> **Task objective**: Print, exactly as written, every line from the first line of the records below through the line containing "# rough, almost", and nothing further.
+--
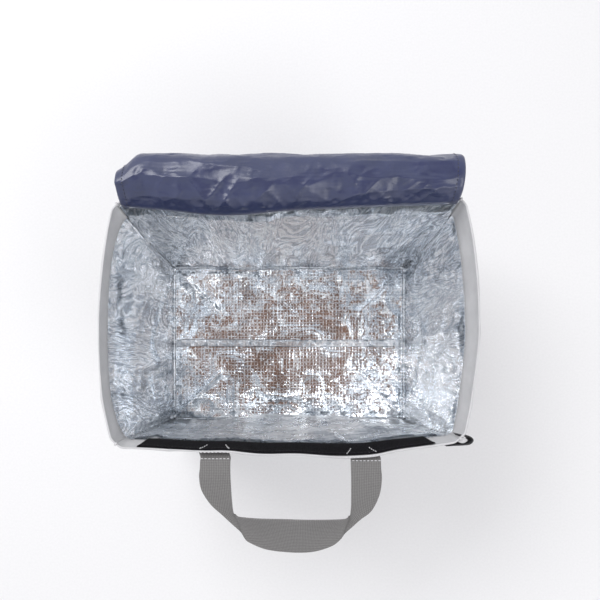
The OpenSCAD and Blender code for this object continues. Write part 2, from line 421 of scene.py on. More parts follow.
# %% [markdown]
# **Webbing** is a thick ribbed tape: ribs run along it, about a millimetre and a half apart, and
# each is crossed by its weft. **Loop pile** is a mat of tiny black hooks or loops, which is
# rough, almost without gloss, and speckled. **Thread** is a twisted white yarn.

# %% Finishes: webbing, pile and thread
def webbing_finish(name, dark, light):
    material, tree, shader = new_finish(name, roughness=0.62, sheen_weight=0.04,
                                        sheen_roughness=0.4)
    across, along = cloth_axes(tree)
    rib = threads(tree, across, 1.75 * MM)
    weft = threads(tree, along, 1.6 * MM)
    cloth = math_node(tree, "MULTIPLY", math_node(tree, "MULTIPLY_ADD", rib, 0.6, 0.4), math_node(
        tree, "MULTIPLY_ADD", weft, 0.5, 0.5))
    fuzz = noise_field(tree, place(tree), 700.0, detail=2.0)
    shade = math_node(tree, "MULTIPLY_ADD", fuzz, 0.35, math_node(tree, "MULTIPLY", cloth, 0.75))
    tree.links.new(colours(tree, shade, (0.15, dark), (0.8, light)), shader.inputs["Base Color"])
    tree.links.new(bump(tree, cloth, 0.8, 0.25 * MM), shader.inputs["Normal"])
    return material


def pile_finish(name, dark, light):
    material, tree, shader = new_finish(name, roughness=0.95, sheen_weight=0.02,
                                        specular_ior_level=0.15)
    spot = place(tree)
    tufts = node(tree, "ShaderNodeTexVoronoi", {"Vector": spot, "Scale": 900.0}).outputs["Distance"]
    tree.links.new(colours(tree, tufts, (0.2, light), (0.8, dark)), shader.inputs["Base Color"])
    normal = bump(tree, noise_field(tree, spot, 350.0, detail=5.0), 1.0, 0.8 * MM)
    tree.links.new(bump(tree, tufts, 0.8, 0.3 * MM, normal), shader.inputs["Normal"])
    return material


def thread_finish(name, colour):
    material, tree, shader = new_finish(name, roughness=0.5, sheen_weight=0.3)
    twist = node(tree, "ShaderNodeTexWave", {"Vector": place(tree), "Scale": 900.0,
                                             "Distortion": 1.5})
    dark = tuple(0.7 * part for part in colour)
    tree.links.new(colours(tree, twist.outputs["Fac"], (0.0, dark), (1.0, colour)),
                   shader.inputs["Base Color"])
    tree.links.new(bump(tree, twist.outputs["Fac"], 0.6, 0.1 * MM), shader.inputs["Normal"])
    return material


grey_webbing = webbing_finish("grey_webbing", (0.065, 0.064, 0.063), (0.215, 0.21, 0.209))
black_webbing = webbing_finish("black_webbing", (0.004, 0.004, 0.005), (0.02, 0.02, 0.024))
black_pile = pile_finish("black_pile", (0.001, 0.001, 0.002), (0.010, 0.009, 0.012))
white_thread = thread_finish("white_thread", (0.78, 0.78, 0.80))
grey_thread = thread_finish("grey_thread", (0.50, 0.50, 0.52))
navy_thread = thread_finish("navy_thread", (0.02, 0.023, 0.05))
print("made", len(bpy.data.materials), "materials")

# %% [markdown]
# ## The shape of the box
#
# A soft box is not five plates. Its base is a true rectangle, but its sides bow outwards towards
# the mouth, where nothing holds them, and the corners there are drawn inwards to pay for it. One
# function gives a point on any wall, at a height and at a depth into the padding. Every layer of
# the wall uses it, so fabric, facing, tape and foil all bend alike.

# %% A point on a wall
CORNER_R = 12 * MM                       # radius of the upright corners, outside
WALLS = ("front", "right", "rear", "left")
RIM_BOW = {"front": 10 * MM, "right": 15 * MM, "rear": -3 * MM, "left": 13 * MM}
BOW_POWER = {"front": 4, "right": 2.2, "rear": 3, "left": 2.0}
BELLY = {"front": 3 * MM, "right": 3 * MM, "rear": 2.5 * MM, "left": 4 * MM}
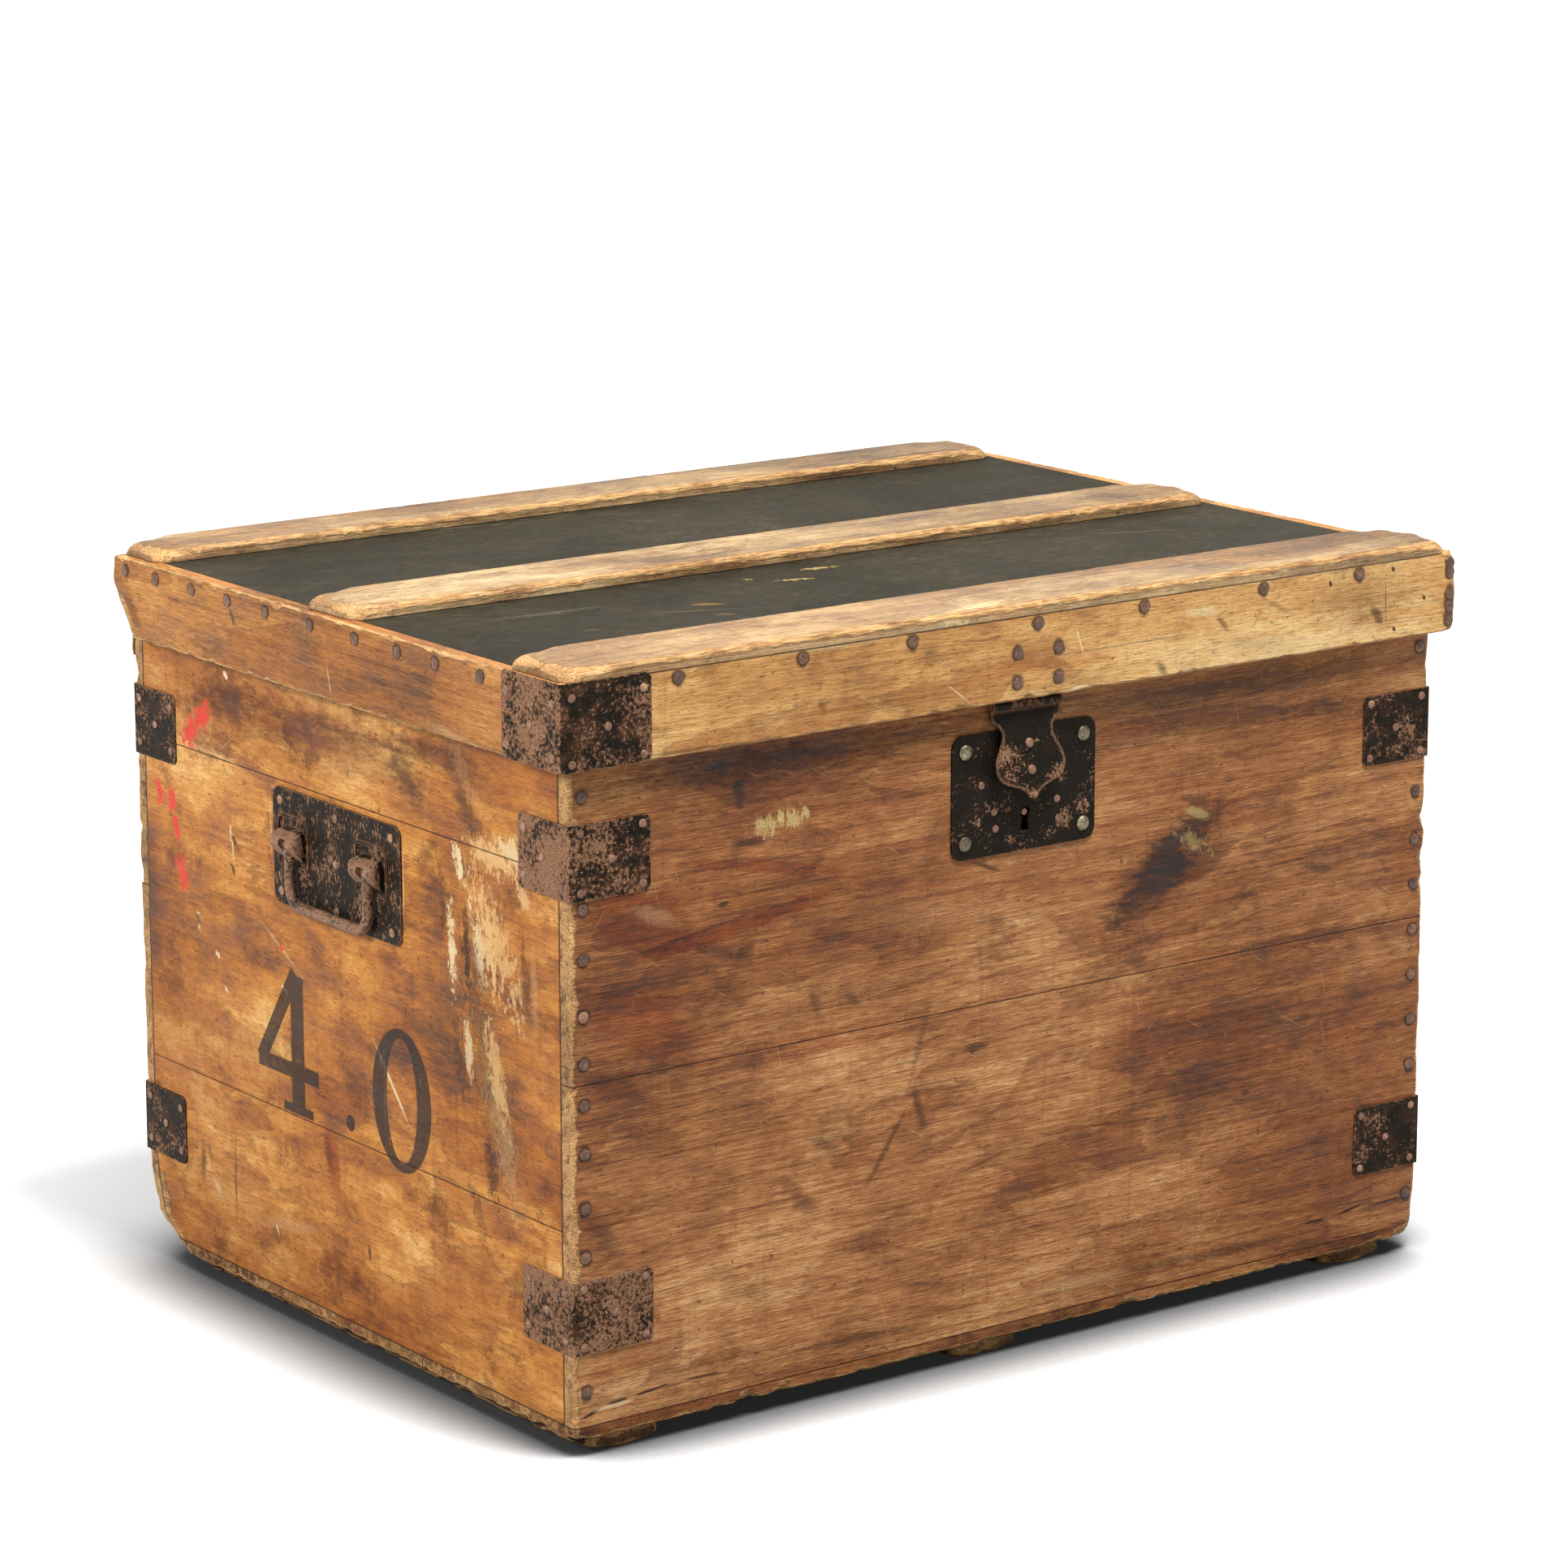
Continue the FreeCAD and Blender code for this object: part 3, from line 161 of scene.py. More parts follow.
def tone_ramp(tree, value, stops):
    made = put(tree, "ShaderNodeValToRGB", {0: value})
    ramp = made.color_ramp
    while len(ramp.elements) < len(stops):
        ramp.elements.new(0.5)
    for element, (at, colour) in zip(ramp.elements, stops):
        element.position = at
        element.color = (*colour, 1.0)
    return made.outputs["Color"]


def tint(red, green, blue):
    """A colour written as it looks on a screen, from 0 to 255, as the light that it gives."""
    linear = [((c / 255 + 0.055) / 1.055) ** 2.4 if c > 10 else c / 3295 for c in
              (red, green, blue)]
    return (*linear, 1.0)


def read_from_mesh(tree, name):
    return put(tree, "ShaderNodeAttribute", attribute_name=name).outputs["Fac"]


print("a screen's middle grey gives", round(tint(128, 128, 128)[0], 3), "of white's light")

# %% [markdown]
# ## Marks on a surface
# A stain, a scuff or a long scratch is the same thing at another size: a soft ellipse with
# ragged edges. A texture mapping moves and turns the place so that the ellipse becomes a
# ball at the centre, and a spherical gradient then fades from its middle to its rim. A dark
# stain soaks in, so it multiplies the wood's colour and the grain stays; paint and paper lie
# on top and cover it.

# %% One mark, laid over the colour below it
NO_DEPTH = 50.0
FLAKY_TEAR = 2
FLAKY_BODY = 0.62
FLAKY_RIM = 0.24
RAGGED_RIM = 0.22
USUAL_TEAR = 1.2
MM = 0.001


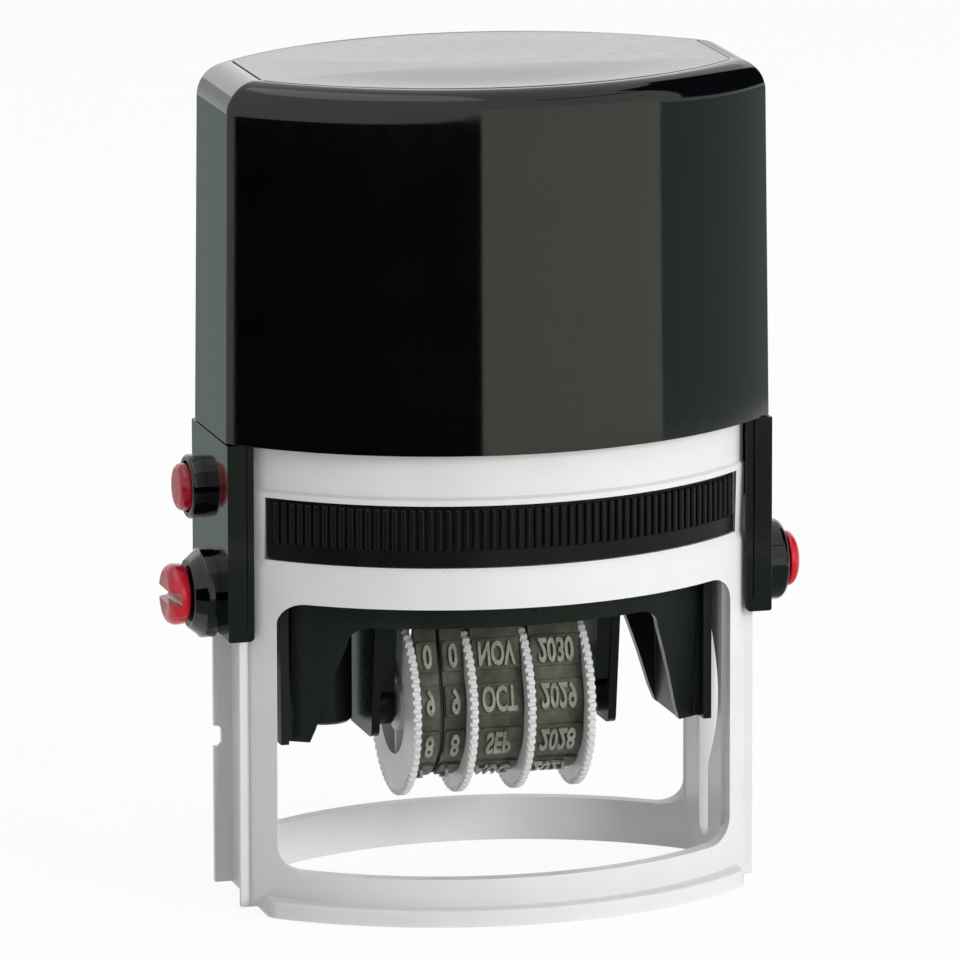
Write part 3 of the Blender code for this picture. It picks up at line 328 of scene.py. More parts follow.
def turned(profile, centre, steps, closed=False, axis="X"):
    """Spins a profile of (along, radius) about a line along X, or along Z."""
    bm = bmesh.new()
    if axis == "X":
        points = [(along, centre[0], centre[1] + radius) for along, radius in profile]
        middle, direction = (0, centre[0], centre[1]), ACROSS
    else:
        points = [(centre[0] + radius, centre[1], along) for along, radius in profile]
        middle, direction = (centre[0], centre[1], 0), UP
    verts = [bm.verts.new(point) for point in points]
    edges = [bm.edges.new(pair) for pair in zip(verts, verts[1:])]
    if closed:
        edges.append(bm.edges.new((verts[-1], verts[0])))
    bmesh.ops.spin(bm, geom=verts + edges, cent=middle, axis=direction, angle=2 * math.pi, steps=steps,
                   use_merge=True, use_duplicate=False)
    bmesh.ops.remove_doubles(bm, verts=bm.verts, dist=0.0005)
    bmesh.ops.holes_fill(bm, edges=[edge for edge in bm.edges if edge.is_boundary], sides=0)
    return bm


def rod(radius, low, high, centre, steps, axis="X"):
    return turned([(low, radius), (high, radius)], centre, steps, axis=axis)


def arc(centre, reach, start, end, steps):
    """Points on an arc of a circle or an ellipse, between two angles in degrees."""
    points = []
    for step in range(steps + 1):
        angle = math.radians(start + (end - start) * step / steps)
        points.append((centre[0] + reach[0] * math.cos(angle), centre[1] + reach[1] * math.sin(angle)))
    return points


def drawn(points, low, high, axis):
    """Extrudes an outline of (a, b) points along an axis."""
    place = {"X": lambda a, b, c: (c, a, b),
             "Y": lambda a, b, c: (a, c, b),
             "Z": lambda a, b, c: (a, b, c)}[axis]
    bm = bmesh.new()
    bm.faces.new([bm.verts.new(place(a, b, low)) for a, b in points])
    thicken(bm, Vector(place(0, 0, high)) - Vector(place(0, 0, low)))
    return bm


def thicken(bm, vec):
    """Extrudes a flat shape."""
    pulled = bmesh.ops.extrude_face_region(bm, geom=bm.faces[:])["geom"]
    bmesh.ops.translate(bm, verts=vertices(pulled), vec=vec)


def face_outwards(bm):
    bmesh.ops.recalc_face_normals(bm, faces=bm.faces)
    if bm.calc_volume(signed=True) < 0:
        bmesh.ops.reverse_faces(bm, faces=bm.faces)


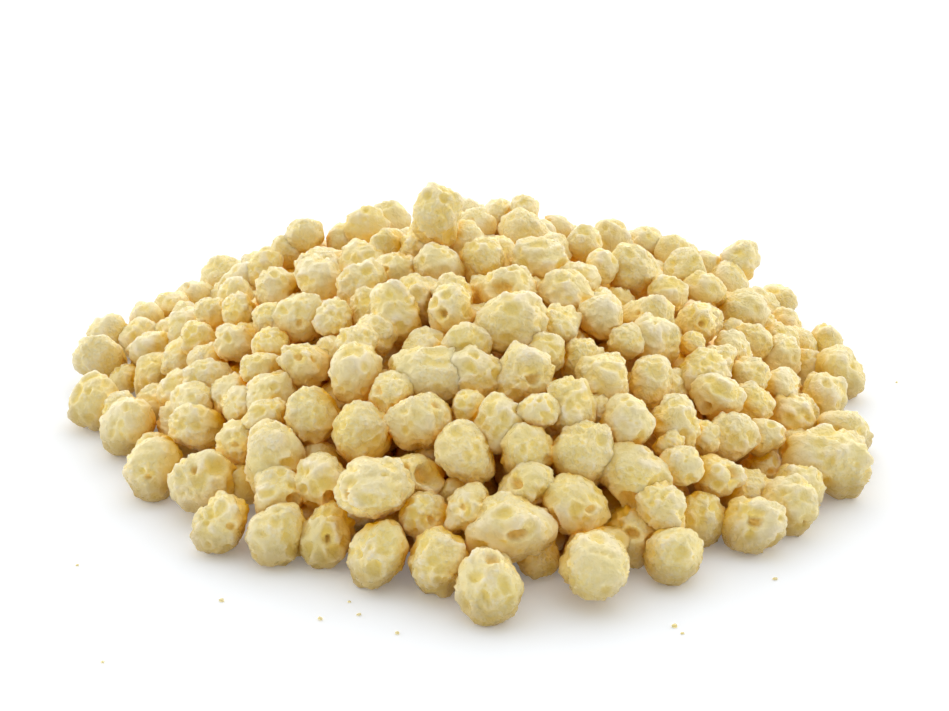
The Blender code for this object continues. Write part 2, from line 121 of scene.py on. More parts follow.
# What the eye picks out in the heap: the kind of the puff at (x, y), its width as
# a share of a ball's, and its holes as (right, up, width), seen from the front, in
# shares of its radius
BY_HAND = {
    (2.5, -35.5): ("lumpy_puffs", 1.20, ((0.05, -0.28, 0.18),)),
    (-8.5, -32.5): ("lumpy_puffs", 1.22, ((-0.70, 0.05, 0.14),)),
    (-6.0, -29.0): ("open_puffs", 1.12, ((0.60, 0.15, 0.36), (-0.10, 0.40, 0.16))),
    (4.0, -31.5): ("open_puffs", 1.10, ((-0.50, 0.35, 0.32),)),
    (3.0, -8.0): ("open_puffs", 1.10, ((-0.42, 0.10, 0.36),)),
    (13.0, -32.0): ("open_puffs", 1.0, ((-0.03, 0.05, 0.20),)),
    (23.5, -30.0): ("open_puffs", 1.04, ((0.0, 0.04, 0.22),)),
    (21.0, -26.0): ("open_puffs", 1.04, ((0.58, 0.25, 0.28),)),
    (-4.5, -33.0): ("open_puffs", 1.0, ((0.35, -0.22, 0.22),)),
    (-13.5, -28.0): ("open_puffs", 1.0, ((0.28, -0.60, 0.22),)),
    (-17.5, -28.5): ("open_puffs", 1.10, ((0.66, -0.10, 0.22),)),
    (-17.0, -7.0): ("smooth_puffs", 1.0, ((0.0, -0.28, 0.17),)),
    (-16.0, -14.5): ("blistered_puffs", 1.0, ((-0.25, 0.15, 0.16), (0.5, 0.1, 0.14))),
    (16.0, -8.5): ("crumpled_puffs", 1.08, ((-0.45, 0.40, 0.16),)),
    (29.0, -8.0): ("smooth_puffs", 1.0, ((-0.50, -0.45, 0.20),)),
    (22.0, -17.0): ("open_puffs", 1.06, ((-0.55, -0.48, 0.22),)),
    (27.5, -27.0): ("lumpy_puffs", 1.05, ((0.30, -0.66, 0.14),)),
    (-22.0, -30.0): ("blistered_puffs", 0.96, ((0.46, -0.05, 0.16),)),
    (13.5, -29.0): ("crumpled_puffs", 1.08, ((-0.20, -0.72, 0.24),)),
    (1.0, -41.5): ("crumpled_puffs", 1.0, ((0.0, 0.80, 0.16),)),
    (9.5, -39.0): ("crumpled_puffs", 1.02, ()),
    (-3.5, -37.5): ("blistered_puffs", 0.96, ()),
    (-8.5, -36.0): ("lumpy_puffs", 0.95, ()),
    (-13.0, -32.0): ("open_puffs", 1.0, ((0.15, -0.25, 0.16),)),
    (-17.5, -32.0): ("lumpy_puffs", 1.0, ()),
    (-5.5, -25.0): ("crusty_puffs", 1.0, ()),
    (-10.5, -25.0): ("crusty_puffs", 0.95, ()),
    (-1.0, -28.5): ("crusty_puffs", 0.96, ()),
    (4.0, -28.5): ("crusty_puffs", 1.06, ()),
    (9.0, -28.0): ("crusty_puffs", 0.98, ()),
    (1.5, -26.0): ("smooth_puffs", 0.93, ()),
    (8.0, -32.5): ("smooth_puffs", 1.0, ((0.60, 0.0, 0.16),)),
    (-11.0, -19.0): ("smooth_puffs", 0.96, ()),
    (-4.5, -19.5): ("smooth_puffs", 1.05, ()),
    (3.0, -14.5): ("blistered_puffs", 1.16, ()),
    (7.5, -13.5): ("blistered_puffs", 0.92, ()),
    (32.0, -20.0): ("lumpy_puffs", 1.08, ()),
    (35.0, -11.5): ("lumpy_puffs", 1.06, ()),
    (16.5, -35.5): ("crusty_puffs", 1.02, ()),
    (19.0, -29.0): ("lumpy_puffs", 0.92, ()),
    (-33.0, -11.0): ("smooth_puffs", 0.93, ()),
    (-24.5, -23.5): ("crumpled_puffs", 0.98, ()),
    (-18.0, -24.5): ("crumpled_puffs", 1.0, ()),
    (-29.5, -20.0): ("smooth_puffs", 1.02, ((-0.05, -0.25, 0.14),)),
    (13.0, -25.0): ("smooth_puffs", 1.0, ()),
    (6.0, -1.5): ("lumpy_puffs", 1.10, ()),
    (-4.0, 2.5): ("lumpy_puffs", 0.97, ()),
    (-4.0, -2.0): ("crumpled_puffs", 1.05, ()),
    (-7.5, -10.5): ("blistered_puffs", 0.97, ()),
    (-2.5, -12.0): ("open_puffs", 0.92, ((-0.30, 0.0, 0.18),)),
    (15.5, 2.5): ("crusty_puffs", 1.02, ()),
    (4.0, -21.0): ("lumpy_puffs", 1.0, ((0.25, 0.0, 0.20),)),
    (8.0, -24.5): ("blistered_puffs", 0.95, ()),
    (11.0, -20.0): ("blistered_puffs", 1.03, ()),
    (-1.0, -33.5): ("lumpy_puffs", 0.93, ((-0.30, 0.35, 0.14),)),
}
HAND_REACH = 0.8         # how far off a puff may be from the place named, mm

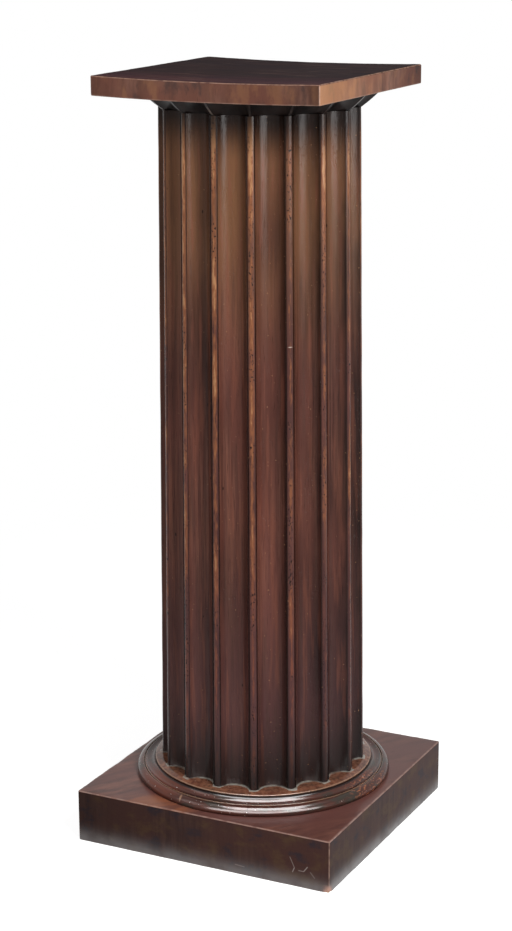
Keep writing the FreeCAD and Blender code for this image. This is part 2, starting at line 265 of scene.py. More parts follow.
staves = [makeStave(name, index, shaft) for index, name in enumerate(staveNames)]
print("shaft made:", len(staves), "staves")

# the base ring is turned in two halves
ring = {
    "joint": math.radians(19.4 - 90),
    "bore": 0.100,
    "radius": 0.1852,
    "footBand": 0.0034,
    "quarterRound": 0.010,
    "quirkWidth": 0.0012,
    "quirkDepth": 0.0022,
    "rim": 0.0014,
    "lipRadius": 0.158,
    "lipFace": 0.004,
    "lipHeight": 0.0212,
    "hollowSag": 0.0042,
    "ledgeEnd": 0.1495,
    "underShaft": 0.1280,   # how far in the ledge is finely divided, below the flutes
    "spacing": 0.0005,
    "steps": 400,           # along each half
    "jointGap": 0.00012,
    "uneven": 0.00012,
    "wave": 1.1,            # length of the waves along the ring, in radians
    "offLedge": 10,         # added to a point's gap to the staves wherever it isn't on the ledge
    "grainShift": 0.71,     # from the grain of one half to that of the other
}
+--
> **Final answer**:
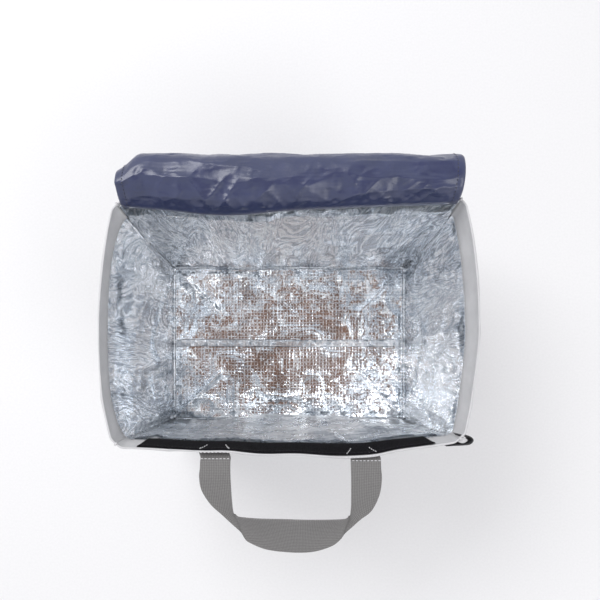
The OpenSCAD and Blender code for this object continues. Write part 2, from line 421 of scene.py on. More parts follow.
# %% [markdown]
# **Webbing** is a thick ribbed tape: ribs run along it, about a millimetre and a half apart, and
# each is crossed by its weft. **Loop pile** is a mat of tiny black hooks or loops, which is
# rough, almost without gloss, and speckled. **Thread** is a twisted white yarn.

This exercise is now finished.